U.S. Sees 250,000 New Coronavirus Cases in 5 Days
New daily infections topped 50,000 for four straight days at the start of the month, and several states are running out of space at hospitals
In just five days, the U.S. reported more than 250,000 new COVID-19 cases as infections continue to soar in most of the country.
After a month of rising cases in the Southeast, West Coast, Sun Belt and Midwest, the month of July started out with three straight days of record-breaking numbers of new cases. On July 1, new cases broke 50,000 for the first time, with 52,788, and that number continued to grow over the next two days, to 55,223 and 57,497, according to The Washington Post’s database.
Currently, 38 states are seeing continually rising numbers of new COVID-19 infections. And several states are breaking their own records for new infections.
In Texas, the number of new cases soared to 8,258 on Saturday, their highest total yet. The state has repeatedly broken their own records for new cases over the last month.
In Houston, the state’s largest city, hospitalizations have tripled and the children’s hospital has begun accepting adult patients to help with the influx. In response, Gov. Greg Abbott has closed bars again and paused further plans to reopen businesses.
California is also soaring to their highest numbers of the pandemic, with 9,740 new cases on Tuesday. Ahead of the July 4 holiday weekend, Los Angeles County canceled their plans for fireworks and closed down beaches.
Gov. Gavin Newsom also ordered bars, restaurants and all indoor activities to close in the 19 counties where cases are spiking.
“We’ve seen increased activity where people simply aren’t able to practice social distancing,” Newsom said at a briefing on July 1, according to the San Francisco Chronicle. “When we talk about this dimmer switch, it’s not an on-and-off switch. It’s based upon local conditions.”
Florida also rocketed past their previous totals, and on Saturday reported 11,458 new cases in one day, shattering their record.
Still, Florida Gov. Ron DeSantis has said that the state will not be reeling in its efforts to reopen the economy.
“We're not going back, closing things,” he said on Wednesday. “I don't think that that's really what's driving it. People going to a business is not what's driving it. I think when you see the younger folks — I think a lot of it is more just social interactions, so that's natural.”
And in Arizona, less than 10 percent of intensive care unit beds are available as hospitals fill up with COVID-19 patients, ABC15 reported.
Meanwhile, in New York and New Jersey, the states hardest-hit at the start of the pandemic, new cases are continuing to stay low. On Wednesday, New York reported 625 new infections, marking the 25th-straight day under 1,000 new cases and far below its peak of 12,312 from April 4.
However, outdoor dining at bars and restaurants has resumed in New York City and large crowds have followed. And after seeing the soaring numbers of new infections, primarily from young people at bars, in other states, the city has paused plans to allow indoor seating at restaurants and bars.

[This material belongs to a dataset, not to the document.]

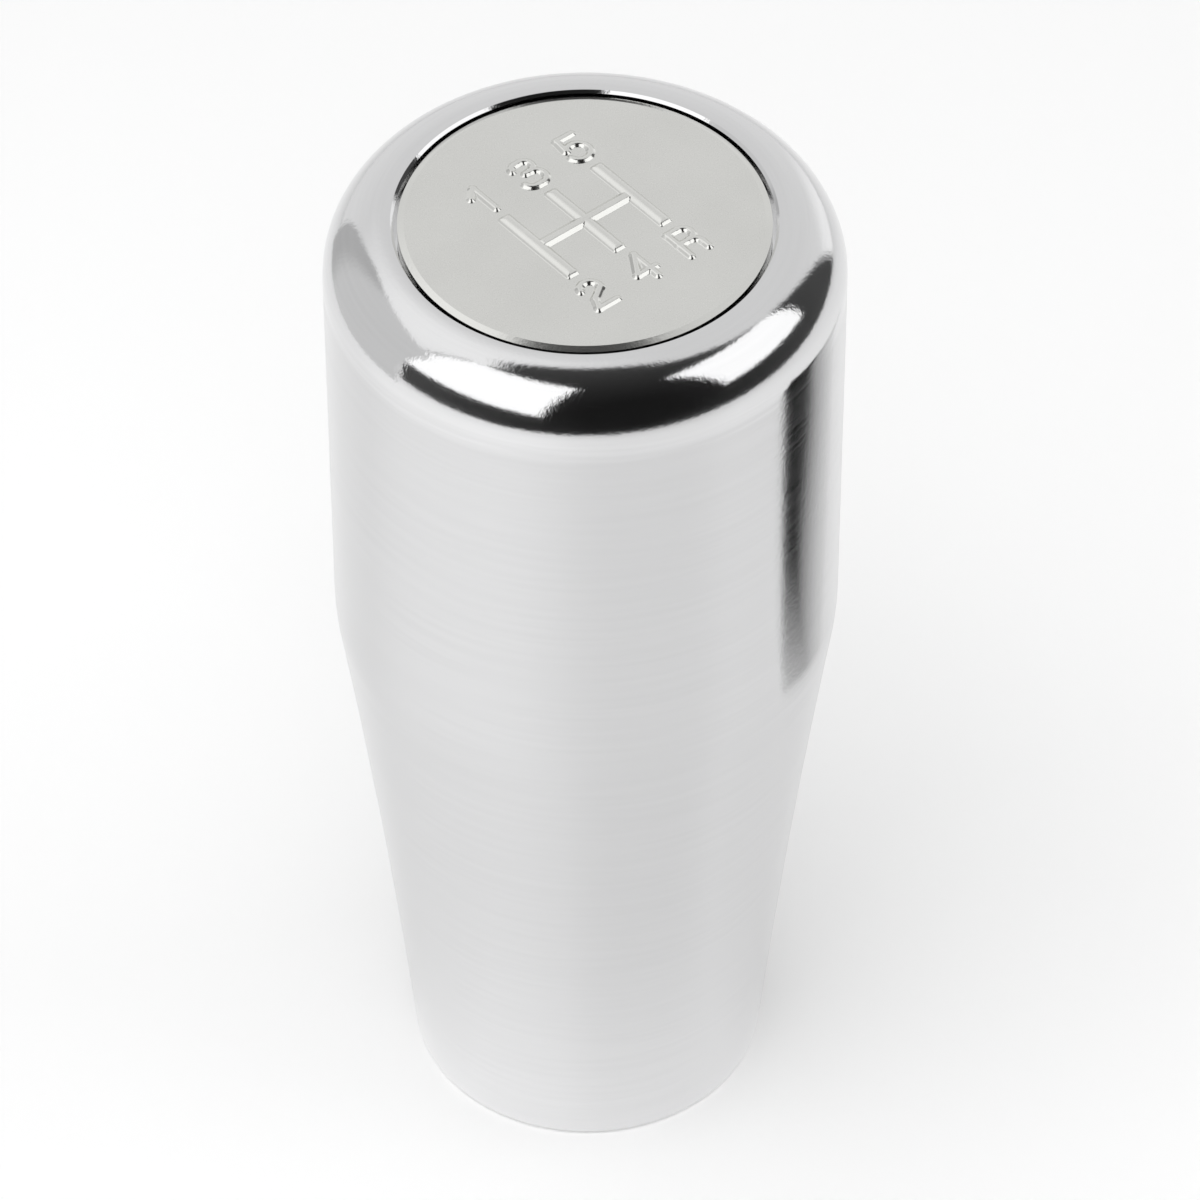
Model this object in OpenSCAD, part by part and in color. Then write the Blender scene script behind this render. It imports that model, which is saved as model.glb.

While the record-breaking numbers has come at a time when testing is more widely available, epidemiologists have said that these surges are more than just an increased number of test takers. In several states, the positivity rate is higher than before, meaning that even as more people get tested, more people are also testing positive for COVID-19. For example, in Arizona, the positivity rate is 25.6 percent; Florida’s is 18.5 percent and Texas is at 13 percent, according to Johns Hopkins.
As of Thursday morning, more than 2,910,600 Americans have tested positive for COVID-19 and at least 129,938 people have died, according to The New York Times.